Which brings us to...
• Last night's Technology and the Arts panel at Imago. It was, largely, a frustrating evening, during which arts writers, artistic directors, and a marketing director circled big questions about reaching new audiences, the value of criticism, and the future of arts coverage in Portland, without getting a chance to go too in-depth on any of those questions. A few moments stood out; these quotes are paraphrased.
Third Rail's Slayden Scott Yarborough on theater critics: "What I want from criticism is advocacy for the art form. I'm fine with getting raked over the coals—what I want is why."
He also raised what I thought was an interesting question, or at least I was interested that he phrased it so bluntly: "By pursuing new technologies, are we ignoring the people who establish the foundation of theater audiences?"
Oregon Arts Watch editor Barry Johnson continues to be one of Portland's most articulate and outspoken advocates for arts journalism: "The thing [arts journalists] share with all the theater companies is a desire for theater to succeed, because we believe that local culture is crucial... As long as we're talking about theater, we're not talking about Lindsay Lohan." (At this point someone on the panel—I forget who—tried to feign fashionable ignorance about what LiLo is up to, and was promptly corrected by the audience.
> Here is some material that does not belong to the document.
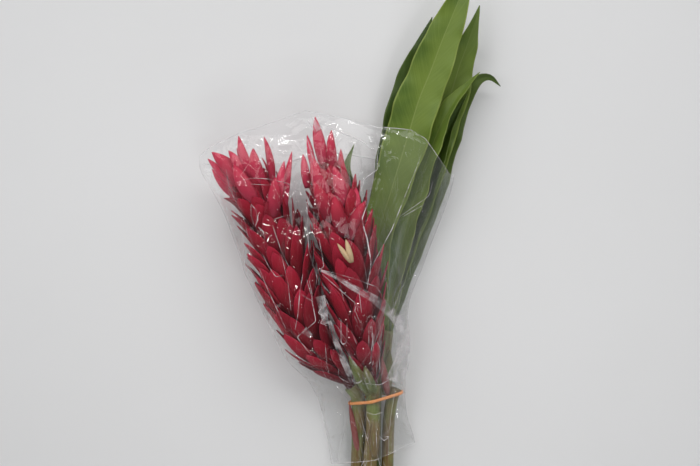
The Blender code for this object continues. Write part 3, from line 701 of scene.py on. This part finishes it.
def film(contents, material):
    """The clear sleeve: a taut skin round the bunch with creases pressed into it, open at both ends.

    Its rings of points are handed back too, for the folds that lie on it.
    """
    ys = FILM_SECTIONS
    sections = smoothed(np.array([film_section(contents, y) for y in ys]), 0, 3)
    rings = np.zeros((FILM_ALONG + 1, FILM_AROUND, 3))
    for j in range(FILM_AROUND):
        rim = FRONT_RIM if 0 < j < FILM_FRONT else BACK_RIM
        top, bottom = 0.07, -0.23
        for _ in range(12):
            top = profile(rim, np.interp(top, ys, sections[:, j, 0]) / MM, MM)
            bottom = profile(LOWER_RIM, np.interp(bottom, ys, sections[:, j, 0]) / MM, MM)
        y = bottom + (top - bottom) * np.linspace(0, 1, FILM_ALONG + 1)
        rings[:, j, 0] = np.interp(y, ys, sections[:, j, 0])
        rings[:, j, 1] = y
        rings[:, j, 2] = np.interp(y, ys, sections[:, j, 1])
    rings = film_with_creases(rings)
    sheets = Sheets()
    sheets.tube(rings, 0.5, capped=False)
    return sheets.object("sleeve_of_film", material), rings


def film_with_creases(rings):
    """Moves the film's points along their outward directions by the creases."""
    ahead, behind = np.roll(rings, -1, axis=1), np.roll(rings, 1, axis=1)
    along = np.gradient(rings, axis=0)
    outward = np.cross(ahead - behind, along)
    outward /= np.linalg.norm(outward, axis=2)[:, :, None] + 1e-12
    outward = smoothed(smoothed(outward, 1, 6), 0, 6)
    outward /= np.linalg.norm(outward, axis=2)[:, :, None] + 1e-12
    steps = np.linalg.norm(np.diff(rings, axis=1, append=rings[:, :1]), axis=2)
    around = np.cumsum(steps, axis=1)
    around -= around.mean(axis=1)[:, None]
    up = rings[:, :, 1]
    field = creases(around, up, 11, 90, (0.4, 1.5), width=(0.006, 0.018), length=(0.05, 0.14), slope=22)
    field += creases(around, up, 12, 300, (0.2, 0.7), width=(0.0016, 0.0045), length=(0.015, 0.07), slope=34)
    field = np.maximum(field * MM, -DEEPEST_FURROW)
    raised = np.clip((rings[:, :, 2] - CREASED_FROM) / CREASED_OVER, 0, 1)
    column = np.arange(FILM_AROUND)
    from_side_fold = np.minimum(np.minimum(column, FILM_AROUND - column), np.abs(column - FILM_FRONT))
    away = np.clip(from_side_fold / SMOOTH_COLUMNS, 0, 1) ** 1.5
    return rings + outward * (field * raised * away)[:, :, None]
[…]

It was funny.)
And soon-to-be-fired Oregonian critic Marty Hughley addressed the question that many people are wondering about: "It's not clear yet what the Oregonian theater coverage will be, where it will be, [who will be doing it]."
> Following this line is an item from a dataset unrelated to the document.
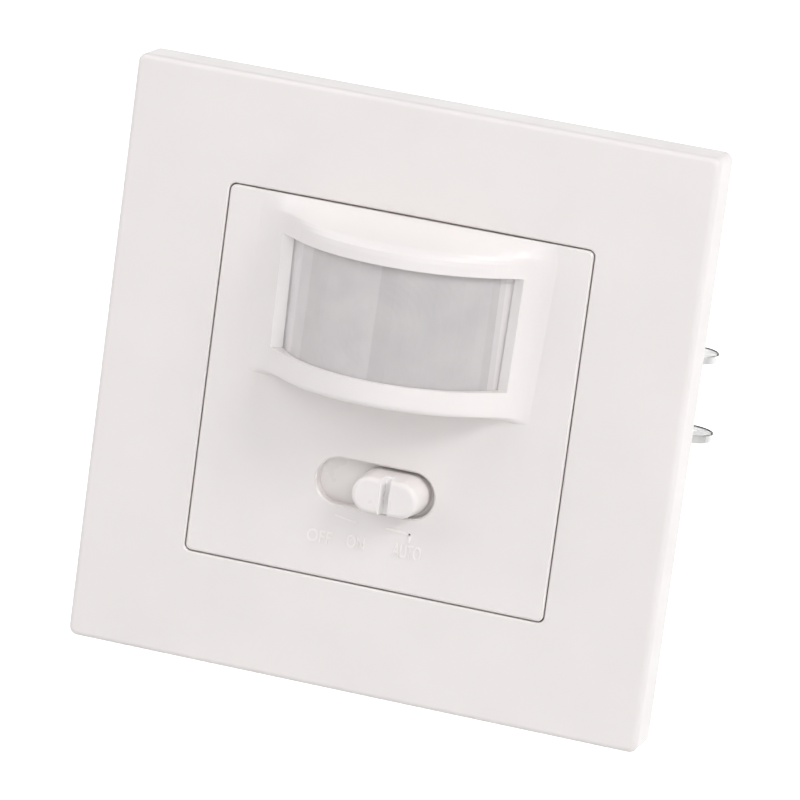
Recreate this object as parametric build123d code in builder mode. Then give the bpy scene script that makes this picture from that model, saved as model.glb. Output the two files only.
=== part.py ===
from build123d import *
from math import asin, cos, radians, sin
import os

# Flush wall switch with a motion sensor, 80 mm square, for a round 60 mm wall box.
# X runs right and Z up as seen from the room, and -Y points from the wall into the room.
# The origin is the centre of the wall plane. A level is a distance in front of that plane,
# and what lies in the box has a negative level.

# Outer frame
frame_side = 80.0
frame_depth = 6.2
frame_skin = 2.0
frame_wall = 2.0
frame_inner_wall = 1.5
frame_corner_radius = 1.2
frame_edge_radius = 0.8
frame_lip_chamfer = 0.2
frame_rib = 1.0
frame_rib_spacing = 32.0
snap_post_spacing = 58.0
snap_post_radius = 1.9
snap_post_slit = 0.8

# Centre cover
cover_side = 50.0
cover_gap = 0.2
cover_skin = 1.8
cover_wall = 1.5
cover_corner_radius = 0.8
cover_edge_chamfer = 0.25
cover_foot_gap = 0.3
cover_tongue_width = 8.0
cover_tongue_thickness = 0.9
cover_tongue_spacing = 22.0
cover_tongue_foot = 1.6
stud_radius = 0.7
stud_length = 1.15
stud_inset = 1.4
stud_low = 4.0
stud_high = 20.0

# Dome of the cover: two bowed rims, a ramp from the upper rim to the top edge of the cover
dome_foot = 0.6
dome_root = 1.0
dome_sink = 0.05
lower_rim_bottom = 1.36
lower_rim_top = 4.7
lower_rim_radius = 17.6
lower_rim_bulge = 10.6
lower_rim_half_width = 20.5
lower_rim_rounding = 0.8
upper_rim_bottom = 20.0
upper_rim_top = 23.0
upper_rim_radius = 19.6
upper_rim_bulge = 9.6
upper_rim_half_width = 21.5
upper_rim_rounding = 1.8
rim_turn = 80.0
rim_steps = 4
shoulder_start_share = 0.62
shoulder_slope_share = 1.0
ramp_end_share = 0.03
window_bevel_run = 1.75
window_bevel_rise = 0.9
window_bevel_reach_share = 4.0
core_bottom = 2.4
core_top = 21.9
core_bulge = 7.6
core_half_width = 14.6

# Lens sheet
lens_thickness = 0.6
lens_clearance = 0.1
lens_flange = 0.9
lens_strips = 20
lens_bottom = 3.6
lens_lower_half_width = 14.7
lens_lower_edge_rise = 0.45
lens_lower_bulge = 9.55
lens_top = 21.1
lens_upper_half_width = 15.05
lens_upper_edge_rise = 0.55
lens_upper_bulge = 8.8

# Lens retainer
retainer_bow = 1.2
retainer_plate = 1.2
retainer_band = 1.6
retainer_margin = 2.9
retainer_bottom = 1.6
retainer_top = 22.2
retainer_stud_fit = 0.08

# Slide knob, its slot and its shutter plate
slot_drop = 11.7
slot_length = 16.4
slot_width = 6.3
slot_chamfer = 0.25
knob_rest = 2.55
knob_travel = 5.1
knob_length = 9.6
knob_width = 5.4
knob_height = 4.2
knob_draft = 4.0
knob_rounding = 0.7
groove_width = 1.35
groove_floor = 0.9
groove_depth = 2.0
shutter_thickness = 0.9
shutter_gap = 0.1
shutter_length = 22.4
shutter_width = 8.4
shutter_corner_radius = 1.0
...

Personally, I was more interested in conversations I had with the Willamette Week's Rebecca Jacobson and Oregon Arts Watch's AL Adams before and after the panel than I was in the panel itself. But us broads were relegated to the kids table—er, the audience—last night, in more ways than one. You'd be forgiven, after that panel, for getting the idea that there are only three outlets in town that cover theater: Oregon Arts Watch, the Oregonian, and KBOO. (Jacobson did get a backhanded nod from Hughley, who noted that the WW used to have comprehensive theater listings, but he's not sure if they still do because he doesn't read it anymore.)
For all my complaints about the panel itself, I was pleasantly surprised by how well-attended it was: Apparently there's an appetite for these sorts of events, and I'd love to see more public conversations that dig into these questions with a tighter, more focused approach.